- _Exercise aim_
Repeat exactly, and only, the lines from the one that contains "b = shape.BoundBox" through the one that contains "import math", both ends included.

- _Records supplied_
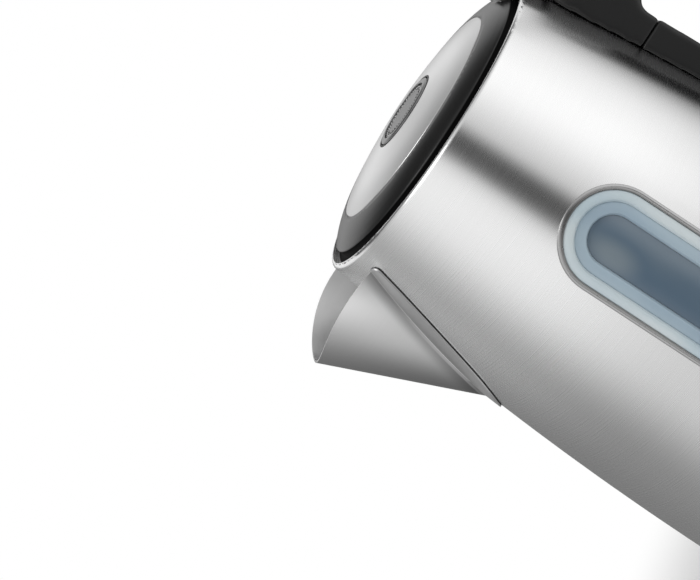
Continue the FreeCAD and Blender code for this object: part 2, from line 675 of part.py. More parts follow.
def hinge_block():
    """Ears on top of the handle root that hold the lid pin."""
    x, z = HINGE_X, HINGE_Z
    half = KNUCKLE_HALF + RUN_GAP + 4.5
    block = slab_xz([(x - 5, depth(8.5), 0), (x - 5, z + 1, 3), (x, z + HINGE_EAR, 4), (x + 6, z - 1, 5),
                     (x + 9, depth(8.5), 0)], half)
    block = block.cut(skin(SKIN_GAP, 100, Z_RIM - 0.001)).cut(cyl(NECK_R + 0.2, 0, 0, Z_RIM - 1, Z_RIM + 30))
    gap = KNUCKLE_HALF + RUN_GAP
    block = block.cut(box(x - 12, x + 20, -gap, gap, z - KNUCKLE_R - 0.8, z + 20))
    block = block.cut(pin_y(HINGE_PIN_R, x, z, -half - 1, half + 1))
    return block.cut(handle_envelope_top())


def handle_envelope_top():
    """What the handle's root takes up under the hinge block, with a thin joint line."""
    root = handle_form()
    root.translate(V(0, 0, SKIN_GAP))
    return root


def lid_ring():
    top = Z_RIM + RING_TOP_Z
    edge = Z_RIM + RING_EDGE_Z
    inner = PLATE_R + 0.15
    mid_r, mid_z = (inner + RING_R) / 2, (top + edge) / 2 + 0.55
    land = Z_RIM + 4.4
    ledge = depth(LEDGE_DROP)
    under = depth(LEDGE_DROP + FLANGE_T)
    ring = turned([(inner, top), ("via", mid_r, mid_z), (RING_R, edge), (RING_R, ledge),
                   (FLANGE_R - 0.3, ledge), (FLANGE_R, ledge - 0.3), (FLANGE_R, under),
                   (PAN_R - 2.5, under), (PAN_R - 2.5, ledge + 0.5),
                   (PLATE_R - 4, Z_RIM + 2.0), (PLATE_R - 4, land), (inner, land)])
    x, z = HINGE_X, HINGE_Z
    arm = box(RING_R - 4, x, -KNUCKLE_HALF, KNUCKLE_HALF, z - KNUCKLE_R, z + 1.2)
    arm = arm.fuse(pin_y(KNUCKLE_R, x, z, -KNUCKLE_HALF, KNUCKLE_HALF))
    arm = arm.cut(pin_y(HINGE_PIN_R + PIN_FIT, x, z, -KNUCKLE_HALF - 1, KNUCKLE_HALF + 1))
    ring = ring.fuse(arm)
    for px, py in around(3, LID_SCREW_PITCH_R):
        boss = cyl(BOSS_R, px, py, Z_RIM - 4.0, Z_RIM + 3.2)
        ring = ring.fuse(boss).cut(cyl(SCREW_R, px, py, Z_RIM - 10, Z_RIM + 3.0))
    return ring.removeSplitter()


def plate_z(r):
    return Z_RIM + PLATE_TOP_Z - (PLATE_DOME - math.sqrt(PLATE_DOME ** 2 - r ** 2))


def lid_plate():
    inner = BUTTON_R + RUN_GAP + GUIDE_T + SKIN_GAP
    mid = (inner + PLATE_R) / 2
    return turned([(inner, plate_z(inner)), ("via", mid, plate_z(mid)),
    (PLATE_R - 0.4, plate_z(PLATE_R - 0.4)),
                   (PLATE_R, plate_z(PLATE_R) - 0.4), (PLATE_R, plate_z(PLATE_R) - PLATE_T),
                   ("via", mid, plate_z(mid) - PLATE_T), (inner, plate_z(inner) - PLATE_T)])


def button_guide():
    r_in = BUTTON_R + RUN_GAP
    r_out = r_in + GUIDE_T
    top = plate_z(r_out) + 0.15
    floor = Z_RIM - 6.0
    flange = plate_z(r_out + 3.4) - PLATE_T - 0.1
    return turned([(r_in, top), (r_out, top), (r_out, flange), (r_out + 3.4, flange),
                   (r_out + 3.4, flange - 1.2), (r_out, flange - 1.2), (r_out, floor - 1.2),
                   (STEM_R + RUN_GAP, floor - 1.2),
                   (STEM_R + RUN_GAP, floor), (r_in, floor)])


def button_cap():
    top = Z_RIM + BUTTON_TOP_Z
    under = top - BUTTON_T
    cap = turned([(0, top), (11.3, top), (11.3, top - 0.35), (12.0, top - 0.35), (12.0, top),
                  (BUTTON_R - 0.5, top), (BUTTON_R, top - 0.5), (BUTTON_R, under - 3.0),
                  (BUTTON_R - 1.4, under - 3.0),
                  (BUTTON_R - 1.4, under), (0, under)])
    return cap


def button_stem():
    """Round stem under the cap; its foot is a two-sided wedge that works the bolt both ways."""
    top = Z_RIM + BUTTON_TOP_Z - BUTTON_T
    knee = depth(BOLT_DEPTH - BUTTON_TRAVEL - 0.8)
    foot = depth(BOLT_DEPTH + BOLT_T + 0.3)
    stem = cyl(STEM_R, 0, 0, knee, top)
    drop = knee - foot
    lean = drop * WEDGE_SLOPE
    wedge = slab_xz([(-2.4, knee + 0.5, 0), (2.4, knee + 0.5, 0), (2.4, knee, 0), (2.4 - lean, foot, 0),
                     (-2.4 - lean, foot, 0), (-2.4, knee, 0)], 1.6)
    return stem.fuse(wedge).removeSplitter()


def button_spring():
    """Coil under the cap, modelled as a helical wire with closed height to the guide's floor."""
    low, high = Z_RIM - 5.9 + 0.5, Z_RIM + BUTTON_TOP_Z - BUTTON_T - 0.6
    coil_r, wire_r, turns = 7.5, 0.5, 4
    path = Part.makeHelix((high - low) / turns, high - low, coil_r)
    path.translate(V(0, 0, low))
    profile = Part.Wire(Part.makeCircle(wire_r, V(coil_r, 0, low), ALONG_Y))
    return Part.Wire(path).makePipeShell([profile], True, True)


def latch_bolt():
    """Bar under the lid that slides back when the wedge comes down through its slanted slot."""
    top, low = depth(BOLT_DEPTH), depth(BOLT_DEPTH + BOLT_T)
    half = BOLT_W / 2
    bar = box(-BOLT_NOSE_R, 13.0, -half, half, low, top)
    knee = depth(BOLT_DEPTH - BUTTON_TRAVEL - 0.8)
    gap = RUN_GAP * 1.4
    def face_x(z, side):
        return side * (2.4 + gap) - (knee - z) * WEDGE_SLOPE
    slot = slab_xz([(face_x(top + 1, -1), top + 1, 0), (face_x(top + 1, 1), top + 1, 0),
                    (face_x(low - 1, 1), low - 1, 0), (face_x(low - 1, -1), low - 1, 0)], 1.6 + RUN_GAP)
    chamfer = slab_xz([(-BOLT_NOSE_R - 1, low - 1, 0), (-BOLT_NOSE_R + 2.2, low - 1, 0),
                       (-BOLT_NOSE_R - 1, low + 2.0, 0)], half + 1)
    return bar.cut(slot).cut(chamfer)


def lid_pan():
    floor_low, floor_top = depth(PAN_DEPTH), depth(PAN_DEPTH - PAN_T)
    head = depth(LEDGE_DROP + FLANGE_T + SKIN_GAP)
    seal_top = head - 1.5
    lip_r = FLANGE_R - 1.6
    pan = turned([(0, floor_low), (PAN_R - 3, floor_low), ("via", PAN_R - 0.88, floor_low + 0.88),
                  (PAN_R, floor_low + 3), (PAN_R, seal_top), (lip_r, seal_top), (lip_r, head),
                  (PAN_R - PAN_T, head), (PAN_R - PAN_T, floor_top), (0, floor_top)])
    for px, py in around(3, LID_SCREW_PITCH_R):
        pan = pan.fuse(cyl(BOSS_R, px, py, floor_low + 0.1, Z_RIM - 4.0 - SKIN_GAP))
        pan = pan.cut(cyl(SCREW_R + SKIN_GAP, px, py, floor_low - 1, Z_RIM))
    bolt_top, bolt_low = depth(BOLT_DEPTH), depth(BOLT_DEPTH + BOLT_T)
    half = BOLT_W / 2
    bed = box(-PAN_R + 1.0, -11.0, -half - 2.3, half + 2.3, floor_low + 0.1, bolt_top + 0.4)
    bed = bed.cut(box(-PAN_R - 5, 0, -half - RUN_GAP, half + RUN_GAP, bolt_low - RUN_GAP, bolt_top + 5))
    bed = bed.common(cyl(PAN_R - 0.5, 0, 0, 0, Z_RIM))
    pan = pan.fuse(bed)
    slot = box(-PAN_R - 5, -PAN_R + 6, -half - RUN_GAP, half + RUN_GAP, bolt_low - RUN_GAP, bolt_top + RUN_GAP)
    return pan.cut(slot).removeSplitter()


def lid_screws():
    screws = []
    for px, py in around(3, LID_SCREW_PITCH_R):
        low = depth(PAN_DEPTH)
        shank = cyl(SCREW_R - 0.02, px, py, low - 0.3, Z_RIM + 2.8)
        screws.append(shank.fuse(cyl(SCREW_HEAD_R, px, py, low - 1.6, low - 0.02)).removeSplitter())
    return Part.makeCompound(screws)


def lid_seal():
    top = depth(LEDGE_DROP + FLANGE_T + SKIN_GAP) - 1.6
    low = depth(COLLAR_DEPTH - RUN_GAP)
    return tube(FLANGE_R - 0.4, PAN_R + SKIN_GAP, low, top)


def hinge_pin():
    half = KNUCKLE_HALF + RUN_GAP + 4.4
    return pin_y(HINGE_PIN_R - 0.02, HINGE_X, HINGE_Z, -half, half)


def build():
    add("body_shell", body_shell())
    add("spout", spout())
    add("filter_frame", filter_frame())
    add("filter_mesh", filter_mesh())
    add("rim_collar", rim_collar())
    window_parts()
    heating()
    add("base_ring", base_ring())
    add("base_cover", base_cover())
    add("base_screws", base_screws())
    control()
    handle_parts()
    brackets()
    add("steam_tube", steam_path())
    switch_unit()
    switch_parts()
    add("hinge_block", hinge_block())
    add("hinge_pin", hinge_pin())
    add("lid_ring", lid_ring())
    add("lid_plate", lid_plate())
    add("lid_pan", lid_pan())
    add("lid_seal", lid_seal())
    add("lid_screws", lid_screws())
    add("button_guide", button_guide())
    add("button_cap", button_cap())
    add("button_stem", button_stem())
    add("button_spring", button_spring())
    add("latch_bolt", latch_bolt())
    os.makedirs("parts", exist_ok=True)
    for name, shape in PARTS.items():
        shape.exportStep("parts/" + name + ".step")
        b = shape.BoundBox
        print(f"{name:18s} solids {len(shape.Solids)} valid {shape.isValid()} "
              f"x {b.XMin:.1f}..{b.XMax:.1f} y {b.YMin:.1f}..{b.YMax:.1f} z {b.ZMin:.1f}..{b.ZMax:.1f}")


build()
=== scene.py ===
# %% [markdown]
# An electric kettle of brushed steel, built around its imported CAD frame.
# The frame holds every part with a real shape. This script gives each part its finish, and
# makes the few pieces whose surface detail is finer than the CAD: the knurled button, the
# softly rounded mouldings of the handle and the window's polished steps.

# %% Load the frame
import json
import math

import bmesh
import bpy
from mathutils import Matrix, Vector


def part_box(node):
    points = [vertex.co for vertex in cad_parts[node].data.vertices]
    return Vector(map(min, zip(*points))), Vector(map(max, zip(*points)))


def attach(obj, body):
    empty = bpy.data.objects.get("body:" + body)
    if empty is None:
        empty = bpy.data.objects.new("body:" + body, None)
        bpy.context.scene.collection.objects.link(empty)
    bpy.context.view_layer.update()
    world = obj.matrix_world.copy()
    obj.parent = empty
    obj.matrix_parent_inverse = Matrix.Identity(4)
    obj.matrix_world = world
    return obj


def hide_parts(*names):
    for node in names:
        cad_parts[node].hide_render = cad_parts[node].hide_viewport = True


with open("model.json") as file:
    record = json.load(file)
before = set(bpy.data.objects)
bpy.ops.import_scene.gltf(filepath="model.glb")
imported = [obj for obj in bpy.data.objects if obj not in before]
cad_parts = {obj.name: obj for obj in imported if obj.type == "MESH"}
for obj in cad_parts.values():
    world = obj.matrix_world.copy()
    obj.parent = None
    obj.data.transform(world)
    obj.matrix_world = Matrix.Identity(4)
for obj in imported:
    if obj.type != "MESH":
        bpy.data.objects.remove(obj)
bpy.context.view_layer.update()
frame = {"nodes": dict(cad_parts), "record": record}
nodes = frame["nodes"]
slot_of = {p["node"]: p["material_slot"] for p in frame["record"]["subparts"]}
colour_of = {m["slot"]: m["base_color"] for m in frame["record"]["materials"]}
MM = 0.001

# %% [markdown]
# Sizes that the pieces share are read from the frame where it holds them. The rim plane is
# the top of the shell, and the axis of the jug is the world's Z axis. The curve of the
# steel side isn't in the frame, so its three CAD values are repeated here, in metres.

# %% Places read from the frame
shell_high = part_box("body_shell")[1]
cap_low, cap_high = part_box("button_cap")
Z_RIM = shell_high.z
CAP_R = (cap_high.x - cap_low.x) / 2
CAP_TOP = cap_high.z
SIDE_ARC, BELLY_R, Z_BELLY = 1.300, 0.0750, 0.022


def side_r(z):
    """Radius of the gently curved steel side at a height."""
    return BELLY_R - (SIDE_ARC - math.sqrt(SIDE_ARC ** 2 - (z - Z_BELLY) ** 2))


print("rim at", round(Z_RIM, 4), "button radius", round(CAP_R, 4))

# %% [markdown]
# Shader maths reads best as plain expressions. One small class wraps a socket, and its
# operators add the Math nodes. A second helper adds any other node by its type.

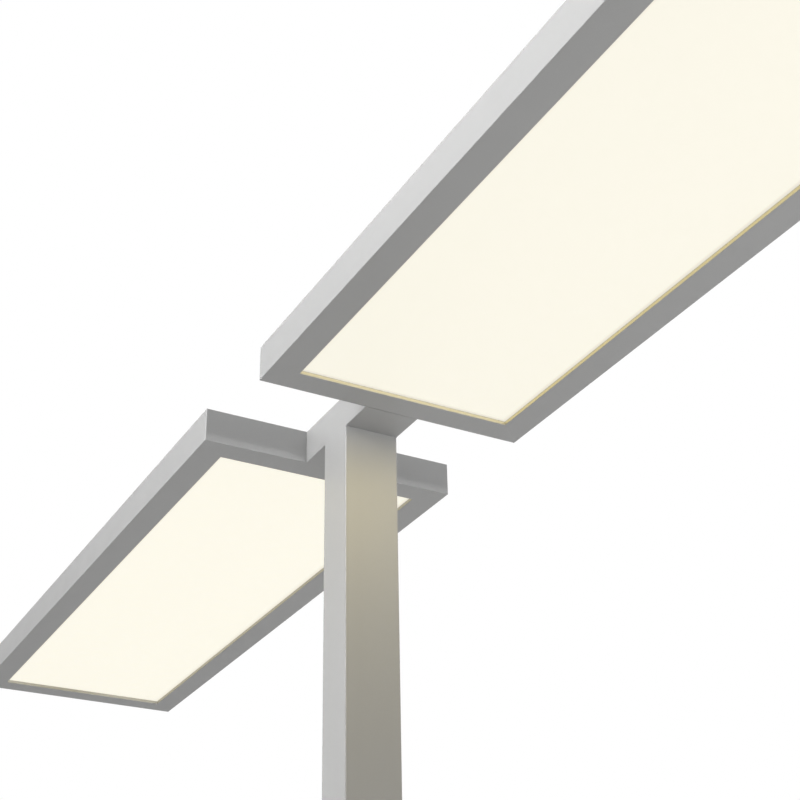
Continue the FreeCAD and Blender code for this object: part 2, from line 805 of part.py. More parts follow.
def beam_channel():
    """U-shaped channel. Its floor is drilled for the cable and the screws into the post."""
    body = doc.addObject("PartDesign::Body", "channel")
    half, inner = "post_depth / 2", "post_depth / 2 - beam_wall"
    outline = [
        (f"-({half})", "0"),
        (half, "0"),
        (half, "head_height"),
        (inner, "head_height"),
        (inner, "beam_wall"),
        (f"-({inner})", "beam_wall"),
        (f"-({inner})", "head_height"),
        (f"-({half})", "head_height"),
    ]
    pad(body, sketch(body, "YZ_Plane", [outline]), "beam_length", midplane=True)
    soften(
        body,
        "Fillet",
        "edge_round",
        lambda edge, middle: near(middle.z, value("head_height")) and near(abs(middle.y), value(half)),
    )
    put(body, (0, 0, UNDERSIDE))
    level = f"{UNDERSIDE} - overshoot"
    depth = "beam_wall + 2 * overshoot"
    holes = [
        rod("bolt_radius + hole_clearance", depth, (x, y, level))
        for x, y in four("bolt_spread_x", "bolt_spread_y")
    ]
    way = rod("cable_way_radius", depth, (0, 0, level))
    name(carve(body, holes + [way] + beam_roundings()), "beam_channel")


def beam_roundings():
    """Round the beam's two lower edges on both sides of the post, which stands flush under it."""
    cutters = []
    for end in (1, -1):
        for side in (1, -1):
            span_x = [f"{end} * post_width / 2", f"{end} * ({BEAM_END} + overshoot)"][::end]
            y_in, y_out = f"{side} * (post_depth / 2 - edge_round)", f"{side} * post_depth"
            strip = block(
                span_x,
                [y_in, y_out][::side],
                (f"{UNDERSIDE} - overshoot", f"{UNDERSIDE} + edge_round"),
            )
            core = rod(
                "edge_round", "2 * beam_length", ("-beam_length", y_in, f"{UNDERSIDE} + edge_round"), "x"
            )
            cutters.append(carve(strip, [core]))
    return cutters


def head_screw_holes(start, length, level, clearance):
    """Two screw holes and the cable way along X, between the beam and a head."""
    radius = f"bolt_radius + {clearance}"
    holes = [rod(radius, length, (start, f"{sign} * head_bolt_offset", level), "x") for sign in (1, -1)]
    return holes + [rod("head_way_radius", length, (start, 0, level), "x")]


def lid_screw_places():
    """Two lid screws over each end plate."""
    return four(f"{BEAM_END} - end_plate / 2", "lid_screw_offset")


def beam_end_plates():
    """Plates welded into the ends of the channel, drilled for the heads and the lid."""
    threads = [
        rod(
            "small_screw_radius + screw_clearance",
            "small_screw_length + thread_spare",
            (x, y, "overall_height"),
            "-z",
        )
        for x, y in lid_screw_places()
    ]
    plates = []
    for span in ((f"-{BEAM_END}", f"-{BEAM_END} + end_plate"), (f"{BEAM_END} - end_plate", BEAM_END)):
        plates.append(
            block(
                span,
                ("-post_depth / 2 + beam_wall", "post_depth / 2 - beam_wall"),
                (f"{UNDERSIDE} + beam_wall", f"{UNDERSIDE} + {LID_BOTTOM}"),
            )
        )
    holes = head_screw_holes(
        f"-{BEAM_END} - overshoot",
        "beam_length + 2 * overshoot",
        f"{UNDERSIDE} + bolt_level",
        "hole_clearance",
    )
    cutter = join(holes + threads)
    name(gather([carve(single, [cutter]) for single in plates]), "beam_end_plates")


def beam_lid():
    """Lid between the walls of the channel, flush with the top of the heads."""
    lid = block(
        (f"-{BEAM_END}", BEAM_END),
        ("-post_depth / 2 + beam_wall + slip", "post_depth / 2 - beam_wall - slip"),
        (f"{UNDERSIDE} + {LID_BOTTOM}", f"{UNDERSIDE} + head_height"),
    )
    holes = [
        put(
            flat_hole("small_screw_radius", "lid_thickness + overshoot", "hole_clearance"),
            (x, y, "overall_height"),
            "-z",
        )
        for x, y in lid_screw_places()
    ]
    name(carve(lid, holes), "beam_lid")


def beam_lid_screws():
    """Four small screws through the lid into the end plates."""
    screws = [
        put(
            flat_screw("small_screw_radius", "small_screw_length"),
            (x, y, "overall_height - screw_clearance"),
            "-z",
        )
        for x, y in lid_screw_places()
    ]
    name(gather(screws), "beam_lid_screws")


def neck_bolts():
    """Four socket screws, from inside the beam into the neck block."""
    screws = [
        put(cap_screw("neck_bolt_length"), (x, y, f"{UNDERSIDE} + beam_wall"), "-z")
        for x, y in four("bolt_spread_x", "bolt_spread_y")
    ]
    name(gather(screws), "neck_bolts")


def terminal_block():
    """Terminal block on the floor of the beam, with a row of screw wells in its top."""
    low = f"{UNDERSIDE} + beam_wall"
    body = block(
        ("-terminal_start - terminal_length", "-terminal_start"),
        centred("terminal_width"),
        (low, f"{low} + terminal_height"),
    )
    wells = [
        rod(
            "well_radius",
            "well_depth",
            (
                f"-terminal_start - {row}",
                f"{step} * well_spacing",
                f"{low} + terminal_height",
            ),
            "-z",
        )
        for row in ("well_inset", "(terminal_length - well_inset)")
        for step in (-1.5, -0.5, 0.5, 1.5)
    ]
    name(carve(body, wells), "terminal_block")


# Heads. Their pieces are made with X out along the head from the end of the beam, Y across it and Z
# up from its underside. The left head is the right one turned half round.


# The two ends of a head, each with the direction that leads inwards from it.
HEAD_ENDS = (("0", 1), ("head_length", -1))


def seat_on_beam(thing, side):
    """Moves a piece of a head to its end of the beam."""
    turn = 0 if side == 1 else 180
    thing.Placement = FreeCAD.Placement(Vector(), Rotation(Vector(0, 0, 1), turn))
    bind(thing, "Placement.Base.x", f"{side} * {BEAM_END}")
    bind(thing, "Placement.Base.z", UNDERSIDE)
    return thing


def rail_section(face, inward):
    """Section of a head's rail, inwards from the place of its outer face."""
    steps = [
        ("0", "0"),
        ("border", "0"),
        ("border", "shelf_height"),
        ("border - shelf_width", "shelf_height"),
        ("border - shelf_width", "flange_thickness"),
        ("rail_wall", "flange_thickness"),
        ("rail_wall", LEDGE_BOTTOM),
        ("rail_wall + ledge_width", LEDGE_BOTTOM),
        ("rail_wall + ledge_width", COVER_BOTTOM),
        ("rail_wall", COVER_BOTTOM),
        ("rail_wall", "head_height"),
        ("0", "head_height"),
    ]
    return [(f"{face} + {inward} * ({distance})", level) for distance, level in steps]


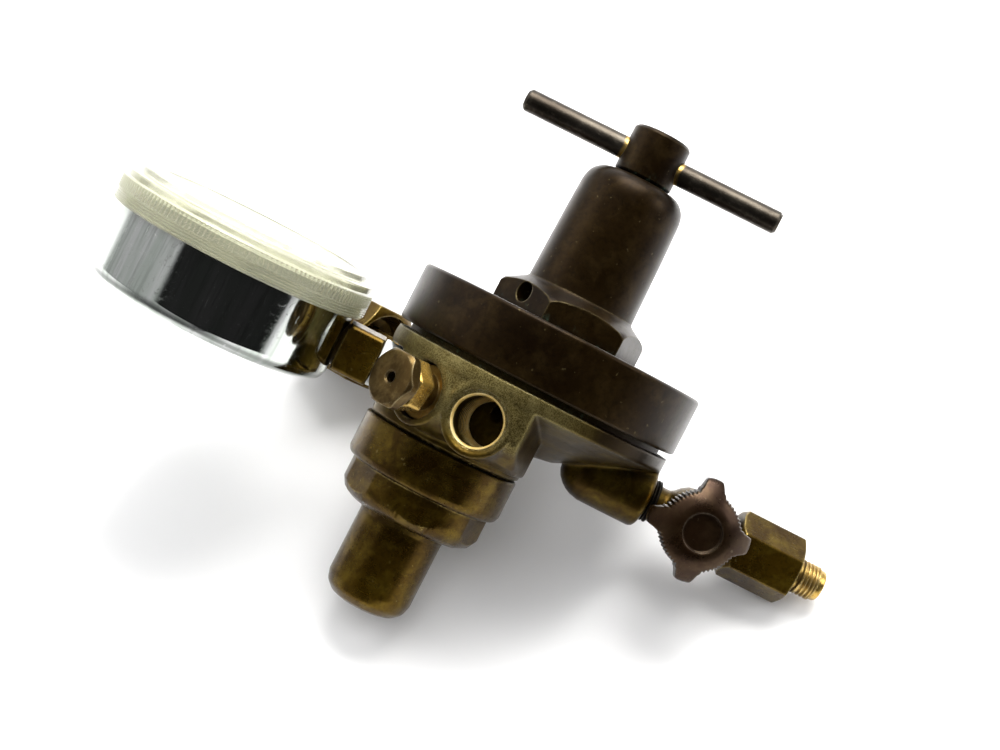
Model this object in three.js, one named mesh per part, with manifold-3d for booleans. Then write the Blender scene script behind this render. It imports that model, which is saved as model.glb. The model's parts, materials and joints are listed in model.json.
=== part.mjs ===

- _Solved problem_
        b = shape.BoundBox
        print(f"{name:18s} solids {len(shape.Solids)} valid {shape.isValid()} "
              f"x {b.XMin:.1f}..{b.XMax:.1f} y {b.YMin:.1f}..{b.YMax:.1f} z {b.ZMin:.1f}..{b.ZMax:.1f}")


build()
=== scene.py ===
# %% [markdown]
# An electric kettle of brushed steel, built around its imported CAD frame.
# The frame holds every part with a real shape. This script gives each part its finish, and
# makes the few pieces whose surface detail is finer than the CAD: the knurled button, the
# softly rounded mouldings of the handle and the window's polished steps.

# %% Load the frame
import json
import math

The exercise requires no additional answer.